L’ ère de l’enfilé

Le mariage de Renaud de Montauban
(Héros légendaire de la littérature médiévale) et Clarisse
Loyset Liédet vers 1470

En Europe, c’est au moyen âge que débute réellement cette rencontre de la peau et de l’étoffe en pénétrant dans l’ère de l’enfilé qui remplace le drapé de l’antiquité.
Par un travail de coupe et de matières accessoirisées, le costume fait parler le corps, d’abord en sexualisant l’apparence car c’est ici que féminin et masculin entament leur longue séparation qui atteindra son apogée à la fin du XIXème siècle quand les deux silhouettes n’auront jamais été autant opposées tant par la forme que par les matières et les nuances.


Les deux sexes se retrouveront à nouveau au XXème siècle quand le pantalon, réservé jusqu’ici à la gent masculine, sera porté enfin par une femme !


La religion et le mysticisme très présents, s’appuient sur l’apparence vestimentaire pour dicter leurs principes moraux. Aux yeux des moralistes, le vêtement est le reflet de l’âme. 
Ainsi si les jambes de l’homme sont révélées, mises en valeur, moulées dans des chausses tandis que celles de la femme sont dissimulées sous une robe longue appelée surcot et ne réapparaitront seulement à la vue de tous qu’au tout début du XXème siècle.

La silhouette féminine se dessine en courbes et lignes sinueuses évoquant une fécondité exagérée par un ventre proéminent et parfois même postiche.

La poitrine est quant à elle écrasée par un bandeau vertueux, préfigurant l’arrivée prochaine du corset quand celle de l’homme est valorisée dans un pourpoint qui n’en finira pas de s’élargir jusqu’à la fin de la Renaissance, symbolisant sa toute puissance.

La parure permet de classer les individus dans la société.
Ainsi on remarque les poulaines, souliers masculins, étirés ici par le pinceau du peintre pour souligner l’ importance de l’homme qui les porte. 

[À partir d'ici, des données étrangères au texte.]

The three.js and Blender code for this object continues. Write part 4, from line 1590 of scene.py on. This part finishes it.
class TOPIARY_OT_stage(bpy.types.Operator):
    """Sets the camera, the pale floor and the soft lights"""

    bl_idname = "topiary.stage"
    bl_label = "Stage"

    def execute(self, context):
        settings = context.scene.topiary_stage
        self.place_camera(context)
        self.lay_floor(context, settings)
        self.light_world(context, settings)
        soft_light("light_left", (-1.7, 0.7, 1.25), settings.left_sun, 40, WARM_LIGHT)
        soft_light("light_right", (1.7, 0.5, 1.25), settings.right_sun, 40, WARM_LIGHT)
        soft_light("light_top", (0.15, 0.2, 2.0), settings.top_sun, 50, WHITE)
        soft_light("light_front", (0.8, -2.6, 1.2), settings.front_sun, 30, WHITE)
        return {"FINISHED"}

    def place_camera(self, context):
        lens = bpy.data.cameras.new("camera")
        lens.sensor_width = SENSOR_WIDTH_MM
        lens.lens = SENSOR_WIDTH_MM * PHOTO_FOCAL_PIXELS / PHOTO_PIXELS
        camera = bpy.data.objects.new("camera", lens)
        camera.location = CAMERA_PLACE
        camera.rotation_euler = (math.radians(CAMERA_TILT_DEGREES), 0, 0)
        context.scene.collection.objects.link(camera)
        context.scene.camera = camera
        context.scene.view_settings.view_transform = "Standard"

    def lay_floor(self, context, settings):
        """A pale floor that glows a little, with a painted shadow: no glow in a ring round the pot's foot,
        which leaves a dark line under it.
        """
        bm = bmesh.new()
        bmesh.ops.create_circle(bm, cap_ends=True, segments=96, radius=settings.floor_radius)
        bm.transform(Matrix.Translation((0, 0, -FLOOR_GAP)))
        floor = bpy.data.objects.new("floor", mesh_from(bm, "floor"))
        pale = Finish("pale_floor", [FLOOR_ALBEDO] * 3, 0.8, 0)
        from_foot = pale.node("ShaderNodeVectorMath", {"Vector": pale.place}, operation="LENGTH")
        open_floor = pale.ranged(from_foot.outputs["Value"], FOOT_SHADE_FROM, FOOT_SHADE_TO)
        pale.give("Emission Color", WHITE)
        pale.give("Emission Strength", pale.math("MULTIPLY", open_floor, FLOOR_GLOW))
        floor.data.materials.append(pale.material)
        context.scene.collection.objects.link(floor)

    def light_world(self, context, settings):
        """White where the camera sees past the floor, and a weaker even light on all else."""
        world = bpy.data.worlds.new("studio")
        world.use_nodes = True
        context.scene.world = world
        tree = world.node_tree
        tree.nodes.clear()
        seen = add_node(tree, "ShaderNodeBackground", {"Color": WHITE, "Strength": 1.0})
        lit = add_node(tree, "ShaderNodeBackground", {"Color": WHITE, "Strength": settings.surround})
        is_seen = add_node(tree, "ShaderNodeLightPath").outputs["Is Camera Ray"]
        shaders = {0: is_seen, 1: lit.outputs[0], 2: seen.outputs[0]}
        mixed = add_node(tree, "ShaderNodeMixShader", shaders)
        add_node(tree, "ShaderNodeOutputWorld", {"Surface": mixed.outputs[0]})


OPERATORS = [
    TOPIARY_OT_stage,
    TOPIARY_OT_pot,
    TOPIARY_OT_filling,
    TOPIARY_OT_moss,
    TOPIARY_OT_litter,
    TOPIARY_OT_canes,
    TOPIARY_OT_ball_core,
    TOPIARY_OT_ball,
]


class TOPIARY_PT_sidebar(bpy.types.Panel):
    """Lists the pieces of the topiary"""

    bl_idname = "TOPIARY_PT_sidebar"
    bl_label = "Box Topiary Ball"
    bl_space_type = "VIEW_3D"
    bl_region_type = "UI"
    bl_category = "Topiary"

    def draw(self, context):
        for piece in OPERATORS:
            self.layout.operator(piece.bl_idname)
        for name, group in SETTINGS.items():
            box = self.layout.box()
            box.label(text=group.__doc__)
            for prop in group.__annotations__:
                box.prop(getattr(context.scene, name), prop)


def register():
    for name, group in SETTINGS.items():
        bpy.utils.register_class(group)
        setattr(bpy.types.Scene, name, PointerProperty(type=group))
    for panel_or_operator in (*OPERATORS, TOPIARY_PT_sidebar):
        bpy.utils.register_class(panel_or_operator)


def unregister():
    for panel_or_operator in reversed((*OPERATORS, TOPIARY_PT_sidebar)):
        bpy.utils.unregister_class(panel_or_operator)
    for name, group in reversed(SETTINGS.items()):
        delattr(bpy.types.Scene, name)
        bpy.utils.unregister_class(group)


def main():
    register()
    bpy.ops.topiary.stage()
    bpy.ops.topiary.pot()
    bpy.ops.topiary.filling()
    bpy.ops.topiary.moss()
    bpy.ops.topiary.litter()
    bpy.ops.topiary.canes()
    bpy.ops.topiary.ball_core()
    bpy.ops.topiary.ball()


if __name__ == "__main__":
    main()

À cette période comme de tout temps, l’apparence vestimentaire avant de symboliser la personnalité de l’individu, exprime l’appartenance sociale.
Cette distinction est représentée également par la taille des chapeaux, hénins pour les femmes et bonnets pour les hommes ainsi que par la longueur des traînes des houppelandes, vêtement mixte de dessus, richement ornementé en fonction toujours de celui ou celle qui la revêt.



Enfin, l’habit permet la différenciation, évoquée par les coupes, les tissus, les accessoires mais surtout par les couleurs qui seront parfois proscrites par des lois somptuaires à partir de cette époque.
Au premier coup d’œil, les teintes chatoyantes des costumes des invités de la cérémonie ne peuvent nous tromper, il est question évidemment d’un mariage de la noblesse. 

L’amour courtois, cet art de vivre qui se propage dans toute l’Europe du moyen âge use de codes colorimétriques pour accompagner les chevaliers dans leur parcours initiatique avant d’atteindre le cœur des damoiselles. 

Les vives enluminures qui illustrent les premiers manuscrits sont autant de preuves de l’importance des couleurs et de leur symbolisme.